When in the hour of utmost need – those extreme cases that might cast our souls down, is it not the reminder of God’s great love for us in Jesus Christ, who offered Himself in our place for our sins, that begins to lift us out of our state? There is a reason God always points us to the cross, even when we are sorely depressed. Because there, His love is undisputed. His care for you cannot be denied. God gave up His Son, for you, there is nothing else that He wouldn’t do if He knows it is good for you.
That is why He has sent you the Holy Spirit. The Holy Spirit’s work is to build up and edify your heart and soul. He instills that hope within you so that even in the darkest of days, you look to the light of your salvation, Jesus Christ. When you are in painful thirst for God, He leads you to the brook of Living Water that does not run dry – Your Savior Jesus. In the waters of baptism, you have been united with Christ into His death and sealed with the promise of eternal life. He invites you to drink this Living Water often, receiving His body and blood in the sacrament of the altar for the forgiveness of all your sins.
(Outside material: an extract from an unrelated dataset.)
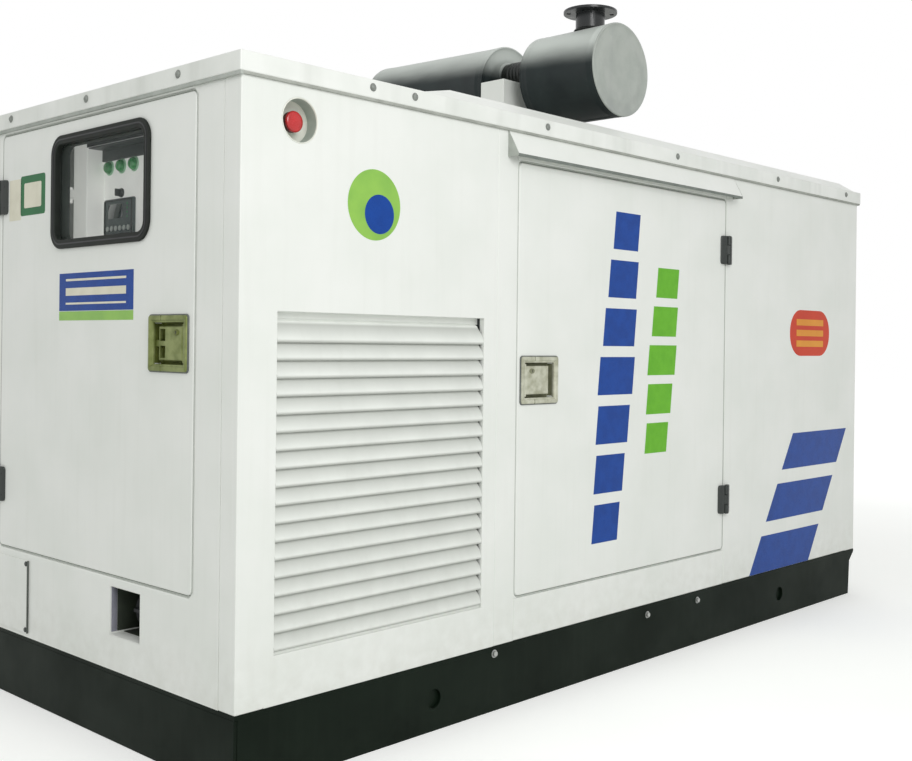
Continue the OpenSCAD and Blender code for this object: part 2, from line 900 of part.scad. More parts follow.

Daily the Holy Spirit does His work to turn your soul in hope to God.
The Bible is full of examples like Psalm 42. It may seem to us like they lived in a totally different world and had a much different experience because God worked differently back then. The Psalmist reminds us that is not true. The people then suffered the effects of a sinful world the same way we do. Moments of a desperate thirst for God, for the living God. We know the thirst is painful, but we also know how good and gracious our God is, that He will satisfy our souls fully. Hope for God, for I will again praise Him For the help of His presence. Amen.